Senior al Qaeda leader in Syria sanctioned by US Treasury
A senior al Qaeda leader based in Syria who recruits and facilitates the entry of foreign fighters into Iraq has been sanctioned by the US Treasury Department.
Sa'ad Uwayyid 'Ubayd Mu'jil al Shammari, an Iraqi member of al Qaeda who operates from inside Syria, has been designated as a terrorist under Executive Order 13224. The designation allows the US to freeze his assets, prevent him from using financial institutions, and prosecute him for terrorist activities.
"We will continue to aggressively implement the international obligation to target al Qaeda-linked terrorists, like Abu Khalaf, who threaten the safety of Coalition Forces and the stability of Iraq," said Undersecretary for Terrorism and Financial Intelligence said in a Treasury press release issued today.

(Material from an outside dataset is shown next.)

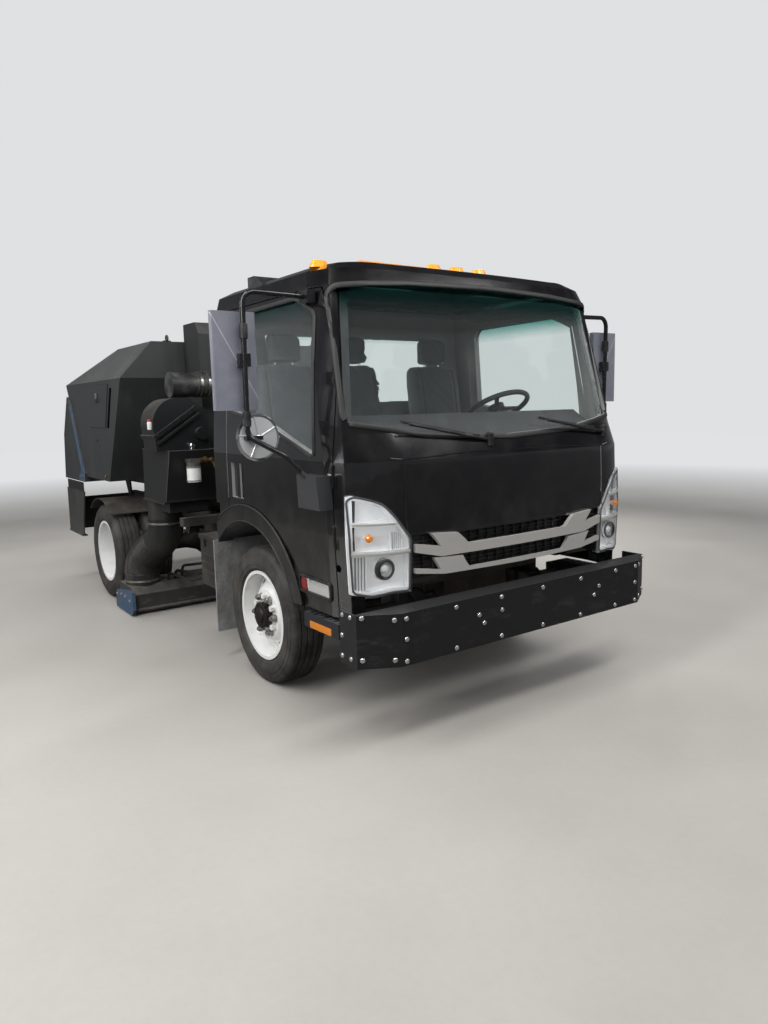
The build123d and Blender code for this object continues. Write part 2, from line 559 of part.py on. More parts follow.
# Grille: a black panel of slats behind upright fins, and two silver bars before it. Each bar's
# outline is (x, z) on the left half: a wing kicks up, or a plate, and an arm runs to the lamp.
GRILLE_Y = -1118
GRILLE_LOW = 783
GRILLE_BAR_OUT = 24
FIN_STEP = 61
panel = front_plate([(-GRILLE_HALF, GRILLE_LOW)] + GRILLE_TOP + [(GRILLE_HALF, GRILLE_LOW)], GRILLE_Y, GRILLE_Y + 6)
for z in range(GRILLE_LOW + 14, 980, 20):
    panel += span((-GRILLE_HALF, GRILLE_HALF), (GRILLE_Y - 10, GRILLE_Y), (z, z + 5))
for n in range(-10, 11):
    panel += span((n * FIN_STEP - 2, n * FIN_STEP + 2), (GRILLE_Y - 16, GRILLE_Y), (GRILLE_LOW, 980))
export("grille", panel)
UPPER_BAR = [(0, 926), (340, 926), (362, 932), (380, 950), (425, 987), (586, 998), (524, 930), (672, 955),
             (672, 914), (525, 879), (0, 878)]
LOWER_BAR = [(0, 804), (346, 804), (374, 838), (392, 868), (569, 877), (526, 813), (672, 836), (672, 812),
             (502, 789), (0, 783)]
bars = None
for outline, post_low in ((UPPER_BAR, 904), (LOWER_BAR, 822)):
    half_bar = front_plate(outline, -1220, -1110)
    one = both(half_bar) & (cab_body(-GRILLE_BAR_OUT) - cab_body(-1))
    one += both(span((440, 470), (-1165, GRILLE_Y - 10 - CLEAR), (post_low, post_low + 28)))
    bars = one if bars is None else bars + one
export("grille_bars", bars)

# Engine: one plain block between the rails, under the cab, and its cooling pack on the front member
pack = span((-235, 235), (FRONT_MEMBERS[0] + 30 + CLEAR, -765), (560, 875))
for n in range(-5, 6):
    pack += span((n * 40 - 3, n * 40 + 3), (FRONT_MEMBERS[0] + 16, FRONT_MEMBERS[0] + 31), (735, 865))
export("engine", span((-250, 250), (-420, 480), (480, 870)), pack)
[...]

Shammari, who is better known as Abu Khalaf, is known to recruit suicide bombers from North Africa and aids in setting up their travel arrangements into Syria and ultimately Iraq. "The facilitator recruited a few suicide bombers, who attempted to travel to Iraq," the Treasury press release stated.
Khalaf also helps al Qaeda suicide bombers based in the Persian Gulf region travel to the Levant to conduct suicide attacks. The Levant consists of the countries that border the Mediterranean Sea and includes Turkey, Syria, Lebanon, Israel, and Egypt. He is believed to operate in Tal Hamis in Syria and Tal Wardan and the 'Awinat village in the Rabiah district in Iraq.
US targets Syrian al Qaeda network
Syria has long supported or looked the other way as al Qaeda and Sunni insurgents used the country as a transit point and safe haven for fighters entering western Iraq. More than 90 percent of the suicide bombers who have entered Iraq since the insurgency began in 2003 have entered Iraq via Syria.
Al Qaeda's Syrian network is thought to have suffered a setback as the US implemented a counterinsurgency program in 2007 and a covert operation in Syria 2008 targeted and killed a senior member of al Qaeda facilitation network. An estimated 120 plus foreign fighters a month are thought to have entered Iraq from Syria at its peak in 2007. The number is now estimated in the single digits, but there is concern that the Syrian network is being rejuvenated, according to a report in The Washington Post.
The US sent a strong message to Syria in October 2008 when it launched the first recorded cross-border strike inside the country since the invasion of Iraq in 2003. Nine terrorists were reported killed after US commandos dropped from helicopters conducted a raid in eastern Syria. The target was Abu Ghadiya, a senior al Qaeda leader who had been in charge of the Syrian facilitation network since 2005. Ghadiya and his staff were killed in the attack.